### [Dataset excerpt]
____
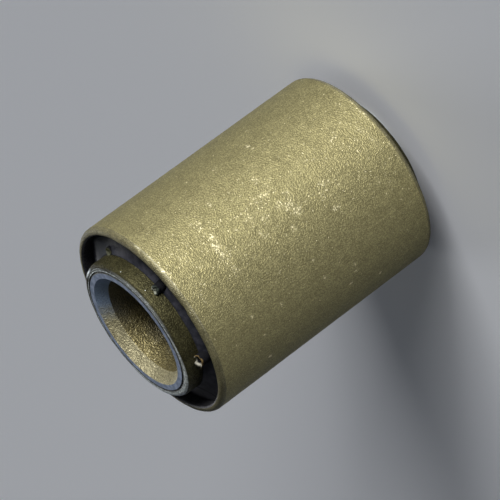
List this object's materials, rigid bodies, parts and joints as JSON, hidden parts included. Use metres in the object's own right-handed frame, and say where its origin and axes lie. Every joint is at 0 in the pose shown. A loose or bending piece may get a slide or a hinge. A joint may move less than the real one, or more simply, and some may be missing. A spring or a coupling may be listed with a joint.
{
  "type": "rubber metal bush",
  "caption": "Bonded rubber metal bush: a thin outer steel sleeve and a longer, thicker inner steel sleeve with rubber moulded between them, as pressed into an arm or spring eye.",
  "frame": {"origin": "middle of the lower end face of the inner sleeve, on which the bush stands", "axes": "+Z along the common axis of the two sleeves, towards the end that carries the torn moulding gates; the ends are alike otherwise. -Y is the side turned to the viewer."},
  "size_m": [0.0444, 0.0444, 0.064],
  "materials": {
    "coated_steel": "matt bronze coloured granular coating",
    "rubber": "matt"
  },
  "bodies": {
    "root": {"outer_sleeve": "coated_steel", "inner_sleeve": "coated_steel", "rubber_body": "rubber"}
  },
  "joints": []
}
____
### [Problem to work on]
Your task is to print the whole listing again exactly.

### [Complete response]
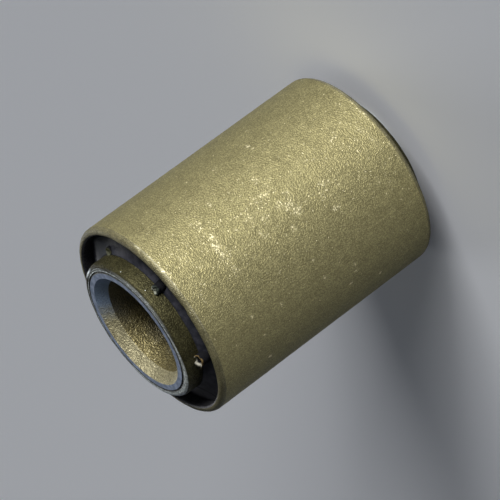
List this object's materials, rigid bodies, parts and joints as JSON, hidden parts included. Use metres in the object's own right-handed frame, and say where its origin and axes lie. Every joint is at 0 in the pose shown. A loose or bending piece may get a slide or a hinge. A joint may move less than the real one, or more simply, and some may be missing. A spring or a coupling may be listed with a joint.
{
  "type": "rubber metal bush",
  "caption": "Bonded rubber metal bush: a thin outer steel sleeve and a longer, thicker inner steel sleeve with rubber moulded between them, as pressed into an arm or spring eye.",
  "frame": {"origin": "middle of the lower end face of the inner sleeve, on which the bush stands", "axes": "+Z along the common axis of the two sleeves, towards the end that carries the torn moulding gates; the ends are alike otherwise. -Y is the side turned to the viewer."},
  "size_m": [0.0444, 0.0444, 0.064],
  "materials": {
    "coated_steel": "matt bronze coloured granular coating",
    "rubber": "matt"
  },
  "bodies": {
    "root": {"outer_sleeve": "coated_steel", "inner_sleeve": "coated_steel", "rubber_body": "rubber"}
  },
  "joints": []
}